The 73-year-old called all the accusations absurd, grotesque and monstrous. He said he “never wanted a euro, indeed a cent” of the money that he managed for the Vatican “to be misappropriated, misused or used for purposes that were not exclusively institutional”.

Becciu, once a powerful Vatican power broker, was the first defendant to testify at the trial, which started in July but spent months bogged down in preliminary arguments.

As a sovereign state, the Vatican has its own judicial system. The trial is taking place in a makeshift courtroom in the Vatican Museums because the regular courtroom too small for all the defendants and lawyers.

Questions by Giuseppe Pignatone, the president of a three-judge tribunal, focused on accusations that Becciu helped steer Vatican money to charity organizations run by his family on their native island of Sardinia.

Becciu was asked about a loan of 130,000 euros that a charity – run by his brother and which had received Vatican money – had made to a friend of the Becciu family in Sardinia.

The cardinal said he did not know about the loan at the time and only found out about it later in the media.

Pignatone also asked Becciu if he would continue to assert that “pontifical secrecy”, similar to state secrecy, might make it impossible for him to answer questions about co-defendant Cecilia Marogna.

Becciu said he would still claim the right unless Vatican authorities decided to lift it.

Marogna, 42, worked for Becciu in 2018-2019 and is charged with embezzlement.
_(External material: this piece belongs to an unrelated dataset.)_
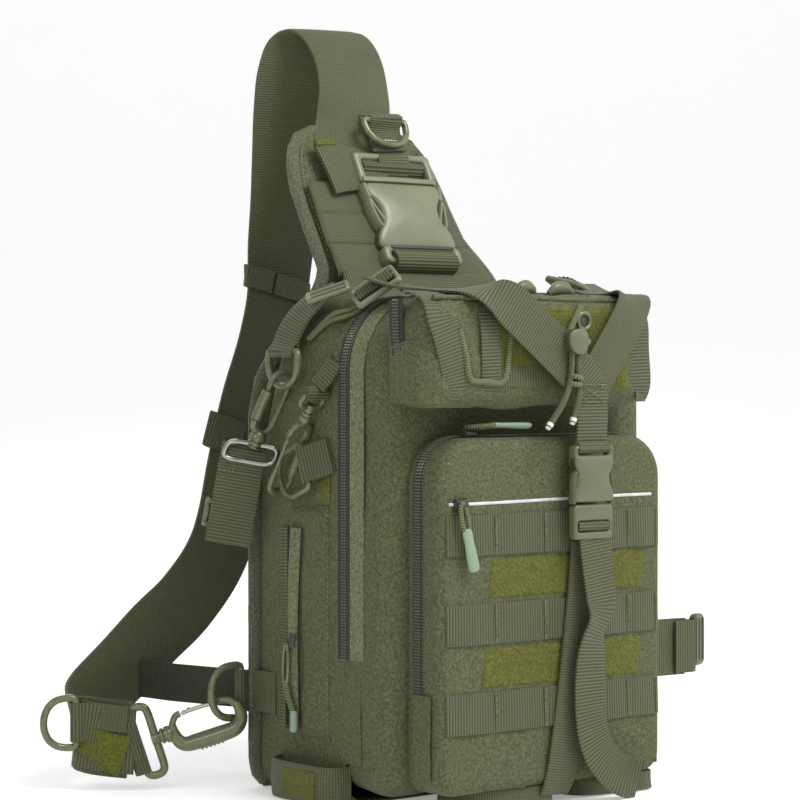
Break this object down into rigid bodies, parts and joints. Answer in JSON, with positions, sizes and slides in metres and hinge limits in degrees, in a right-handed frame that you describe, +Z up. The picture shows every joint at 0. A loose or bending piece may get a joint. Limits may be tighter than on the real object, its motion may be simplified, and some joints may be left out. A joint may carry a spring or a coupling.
{
  "type": "sling bag",
  "caption": "Padded single-strap sling bag with zipped compartments, webbing rows, side-release buckles, snap hooks and D-rings.",
  "frame": {"origin": "centre of the base, on the surface that the bag stands on", "axes": "+Z up; the back panel is on the +Y side and the pockets on the -Y side; +X is the bag's right seen from the front"},
  "size_m": [0.4372, 0.2756, 0.5167],
  "materials": {
    "fabric": "olive coated nylon twill",
    "padded_back": "olive air mesh over foam",
    "webbing": "ribbed olive webbing",
    "loop": "fuzzy yellow-green loop tape",
    "plastic": "olive moulded nylon, satin",
    "zip": "black coil zip",
    "pull": "pale green moulded rubber",
    "elastic": "braided elastic cord",
    "metal": "olive coated steel wire",
    "steel": "bright nickel"
  },
  "bodies": {
    "bag": {"back_panel": "padded_back", "main_tub": "fabric", "inner_divider": "fabric", "side_pockets": "fabric", "large_buckle_female": "plastic", "buckle_anchor_webbing": "webbing", "shoulder_strap_rear": "webbing", "strap_end": "webbing", "main_hook_eye": "plastic", "side_hook_ribbed_eye": "plastic", "ring_tabs": "webbing", "right_strap": "webbing", "corner_loops": "webbing"},
    "main_flap": {"flap_shell": "fabric", "main_zip": "zip", "top_pouch": "fabric", "pouch_patch": "loop", "pocket_rim": "fabric", "y_strap_legs": "webbing", "bungee_cord": "elastic", "bungee_tails": "elastic"},
    "pocket_flap": {"pocket_shell": "fabric", "pocket_zip": "zip", "molle_rows": "webbing", "loop_patches": "loop", "y_strap_stem": "webbing", "small_buckle_female": "plastic", "lower_strap": "webbing"},
    "strap_upper": {"shoulder_strap_front": "webbing", "large_buckle_male": "plastic", "strap_ring_tab": "webbing"},
    "large_prong_left": {"large_prong_left": "plastic"},
    "large_prong_right": {"large_prong_right": "plastic"},
    "strap_ring": {"strap_ring": "plastic"},
    "small_male": {"small_buckle_male": "plastic"},
    "small_prong_left": {"small_prong_left": "plastic"},
    "small_prong_right": {"small_prong_right": "plastic"},
    "ladder_lock_left": {"ladder_lock_left": "plastic"},
    "ladder_lock_right": {"ladder_lock_right": "plastic"},
    "slip_slider": {"slip_zip_slider": "zip"},
    "slip_pull": {"slip_zip_pull": "pull"},
    "pocket_slider": {"pocket_zip_slider": "pull"},
    "main_slider": {"main_zip_slider": "pull"},
    "side_slider": {"side_zip_slider": "pull"},
    "cord_lock": {"cord_lock": "plastic"},
    "lock_button": {"cord_lock_button": "plastic"},
    "corner_ring": {"corner_ring": "plastic"},
    "main_hook": {"main_hook": "plastic"},
    "main_gate": {"main_hook_gate": "steel"},
    "strap_end_ring": {"strap_end_ring": "plastic"},
    "upper_ring": {"side_ring_upper": "plastic"},
    "long_hook": {"side_hook_long": "plastic"},
    "long_gate": {"side_hook_long_gate": "steel"},
    "accessory": {"accessory_eye": "steel", "accessory_strap": "webbing"},
    "lower_ring": {"side_ring_lower": "plastic"},
    "ribbed_hook": {"side_hook_ribbed": "plastic"},
    "ribbed_gate": {"side_hook_ribbed_gate": "plastic"},
    "right_ring": {"right_ring": "plastic"},
    "tri_glide": {"tri_glide": "plastic"}
  },
  "joints": [
    {"name": "flap_hinge", "type": "hinge", "parent": "bag", "child": "main_flap", "pos_m": [0, -0.01325, 0.012], "axis": [1, 0, 0], "range_deg": [0, 22]},
    {"name": "pocket_hinge", "type": "hinge", "parent": "main_flap", "child": "pocket_flap", "pos_m": [0, -0.06625, 0.014], "axis": [1, 0, 0], "range_deg": [0, 18]},
    {"name": "buckle_release", "type": "slide", "parent": "bag", "child": "strap_upper", "axis": [0, 0.4552, 0.8904], "range_m": [0, 0.034]},
    {"name": "large_prong_right_squeeze", "type": "slide", "parent": "strap_upper", "child": "large_prong_right", "axis": [-1, 0, 0], "range_m": [0, 0.0025], "stiffness_N_per_m": 600, "springref_m": -0.001},
    {"name": "large_prong_left_squeeze", "type": "slide", "parent": "strap_upper", "child": "large_prong_left", "axis": [1, 0, 0], "range_m": [0, 0.0025]},
    {"name": "strap_ring_swing", "type": "hinge", "parent": "strap_upper", "child": "strap_ring", "pos_m": [-0.006, 0.08107, 0.44071], "axis": [-1, 0, 0], "range_deg": [0, 90]},
    {"name": "small_buckle_release", "type": "slide", "parent": "pocket_flap", "child": "small_male", "axis": [0, 0, -1], "range_m": [0, 0.022]},
    {"name": "small_prong_right_squeeze", "type": "slide", "parent": "small_male", "child": "small_prong_right", "axis": [-1, 0, 0], "range_m": [0, 0.002], "stiffness_N_per_m": 400, "springref_m": -0.001},
    {"name": "small_prong_left_squeeze", "type": "slide", "parent": "small_male", "child": "small_prong_left", "axis": [1, 0, 0], "range_m": [0, 0.002]},
    {"name": "ladder_left_tilt", "type": "hinge", "parent": "bag", "child": "ladder_lock_left", "pos_m": [-0.08667, 0.00735, 0.328], "axis": [-0.9205, -0.3907, 0], "range_deg": [0, 25]},
    {"name": "ladder_right_tilt", "type": "hinge", "parent": "bag", "child": "ladder_lock_right", "pos_m": [0.09101, 0.00818, 0.328], "axis": [-0.9781, 0.2079, 0], "range_deg": [0, 25]},
    {"name": "slip_zip_slide", "type": "slide", "parent": "pocket_flap", "child": "slip_slider", "axis": [1, 0, 0], "range_m": [0, 0.05]},
    {"name": "slip_pull_swing", "type": "hinge", "parent": "slip_slider", "child": "slip_pull", "pos_m": [-0.0775, -0.0937, 0.184], "axis": [-1, 0, 0], "range_deg": [0, 60]},
    {"name": "pocket_zip_slide", "type": "slide", "parent": "pocket_flap", "child": "pocket_slider", "axis": [1, 0, 0], "range_m": [0, 0.018]},
    {"name": "main_zip_slide", "type": "slide", "parent": "main_flap", "child": "main_slider", "axis": [1, 0, 0], "range_m": [-0.02, 0.012]},
    {"name": "side_zip_slide", "type": "slide", "parent": "bag", "child": "side_slider", "axis": [0, 0, 1], "range_m": [0, 0.07]},
    {"name": "cord_lock_slide", "type": "slide", "parent": "main_flap", "child": "cord_lock", "axis": [0, 0, -1], "range_m": [0, 0.008]},
    {"name": "lock_button_press", "type": "slide", "parent": "cord_lock", "child": "lock_button", "axis": [-1, 0, 0], "range_m": [0, 0.0028], "stiffness_N_per_m": 500, "springref_m": -0.001},
    {"name": "corner_ring_swing", "type": "hinge", "parent": "bag", "child": "corner_ring", "pos_m": [-0.121, 0.084, 0.0635], "axis": [0, 0, 1], "range_deg": [-3, 3]},
    {"name": "main_hook_swivel", "type": "hinge", "parent": "bag", "child": "main_hook", "pos_m": [-0.16131, 0.10568, 0.03687], "axis": [0.749, -0.586, 0.309], "range_deg": [-5, 3]},
    {"name": "main_gate_open", "type": "hinge", "parent": "main_hook", "child": "main_gate", "pos_m": [-0.15453, 0.10038, 0.05049], "axis": [0.6162, 0.7876, 0.0001], "range_deg": [0, 12], "stiffness_Nm_per_rad": 0.02, "springref_deg": -17.19},
    {"name": "strap_end_ring_swing", "type": "hinge", "parent": "bag", "child": "strap_end_ring", "pos_m": [-0.213, 0.137, 0.045], "axis": [0, 0, -1], "range_deg": [-20, 25]},
    {"name": "upper_ring_swing", "type": "hinge", "parent": "bag", "child": "upper_ring", "pos_m": [-0.118, 0.04, 0.284], "axis": [0, 1, 0], "range_deg": [0, 15]},
    {"name": "long_hook_swing", "type": "hinge", "parent": "upper_ring", "child": "long_hook", "pos_m": [-0.118, 0.044, 0.262], "axis": [0, 1, 0], "range_deg": [0, 10]},
    {"name": "long_gate_open", "type": "hinge", "parent": "long_hook", "child": "long_gate", "pos_m": [-0.13061, 0.05158, 0.24251], "axis": [0.0668, 0.9437, 0.3239], "range_deg": [0, 12], "stiffness_Nm_per_rad": 0.02, "springref_deg": -17.19},
    {"name": "accessory_swivel", "type": "hinge", "parent": "long_hook", "child": "accessory", "pos_m": [-0.12675, 0.05555, 0.23014], "axis": [0.2501, -0.3301, 0.9102], "range_deg": [-10, 10]},
    {"name": "lower_ring_swing", "type": "hinge", "parent": "bag", "child": "lower_ring", "pos_m": [-0.118, 0.017, 0.212], "axis": [0, -0.3697, -0.9292], "range_deg": [-3, 3]},
    {"name": "ribbed_hook_swivel", "type": "hinge", "parent": "bag", "child": "ribbed_hook", "pos_m": [-0.118, 0.01671, 0.24056], "axis": [0, 0.5593, -0.829], "range_deg": [-6, 6]},
    {"name": "ribbed_gate_open", "type": "hinge", "parent": "ribbed_hook", "child": "ribbed_gate", "pos_m": [-0.125, 0.02454, 0.22896], "axis": [0, -0.829, -0.5593], "range_deg": [0, 12], "stiffness_Nm_per_rad": 0.02, "springref_deg": -17.19},
    {"name": "right_ring_swing", "type": "hinge", "parent": "bag", "child": "right_ring", "pos_m": [0.114, -0.04, 0.062], "axis": [0, 0.9539, -0.3], "range_deg": [0, 25]},
    {"name": "tri_glide_slide", "type": "slide", "parent": "bag", "child": "tri_glide", "axis": [-1, 0, 0], "range_m": [0, 0.06]}
  ],
  "couplings": [
    {"joint": "large_prong_left_squeeze", "follows": "large_prong_right_squeeze", "ratio": 1},
    {"joint": "small_prong_left_squeeze", "follows": "small_prong_right_squeeze", "ratio": 1}
  ]
}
She received 575,000 euros ($640,000) from the Secretariat of State, according the 500-page indictment issued last July.

The Secretariat of State is the most important department in the Vatican. It runs its diplomacy, the administration the worldwide Catholic Church, and the Vatican bureaucracy.

A self-styled secret agent, she has said she used the Vatican money to ransom kidnapped missionaries in Africa. Maragona, who is also from Sardinia, has denied charges that she used some of the money to buy luxury goods.

Pignatone ruled that the court would ask the Secretariat of State to decide whether pontifical secrecy could be waived.